Skiing and Hunting gear work great. Make sure it has a hood and plenty of pockets…
especially ones to put your hands into.
c) In the winter, it’s “feet first”. This is not the time of year for your boat shoes or sneakers… you want to be wearing insulated, water proof and wind resistance boots. A thin wicking sock that will draw moisture away from your feet covered by a second cotton/wool sock is a great option.
d) My favorite gloves are micro fleece fingerless that have pull over mittens attached to cover your fingers. I always keep a second pair of heavy water proof snow gloves in my boat and/or ice sled. Hand warming packets are nice to have to make things more comfortable under more extreme conditions.
e) Do you think a hat might be a good idea? Also it’s really nice to have a face mask to cover your entire face. Under Armor’s Head Gear is pretty good stuff.
f) Sunglasses to protect your eyes from snow on bright days.
5. Inventory and Organization
Winter in the northern half of the U.S. is one of the best times to get your tackle and equipment back in order. I always empty out my boat in the winter. Then I clean out my boxes, bags, etc. While I’m straightening up, I keep an inventory of the lures, fishing line, tools etc. that need to be replaced or replenished. Get rid of all rusted hooks, split-rings and terminal tackle.
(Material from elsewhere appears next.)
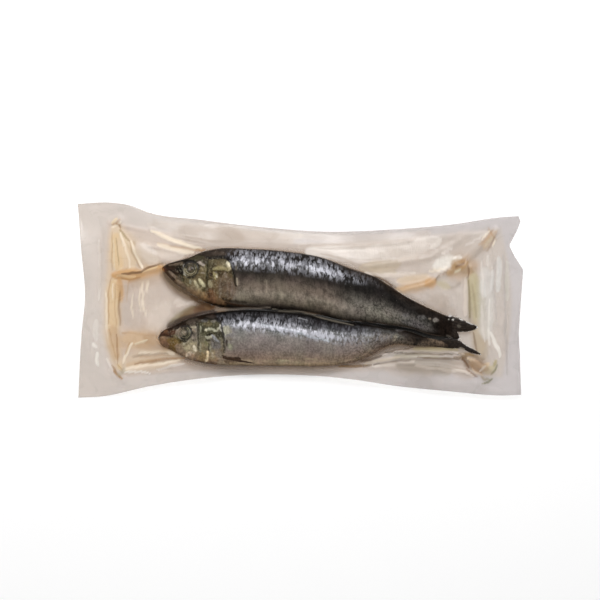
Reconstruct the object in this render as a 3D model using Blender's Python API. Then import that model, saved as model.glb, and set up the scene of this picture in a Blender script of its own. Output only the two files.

Neatly pack up all of your soft plastics, spinnerbaits, crankbaits, etc. in labeled bags and boxes. If you don’t own a label maker, it’s worth the investment to be able to easily find what you’re looking for. Check all of your rod guides (eyelets) for nicks that can wear down and cut your line.
TIP: Use a cotton Q-tip to check your eyelets. The cotton will scrape against any exposed ruff surfaces and key you in that there’s a problem.
TIP: Don’t store your reels with the drags tight. Loosen the drag on every reel to ensure the drag functions properly and last as long as possible.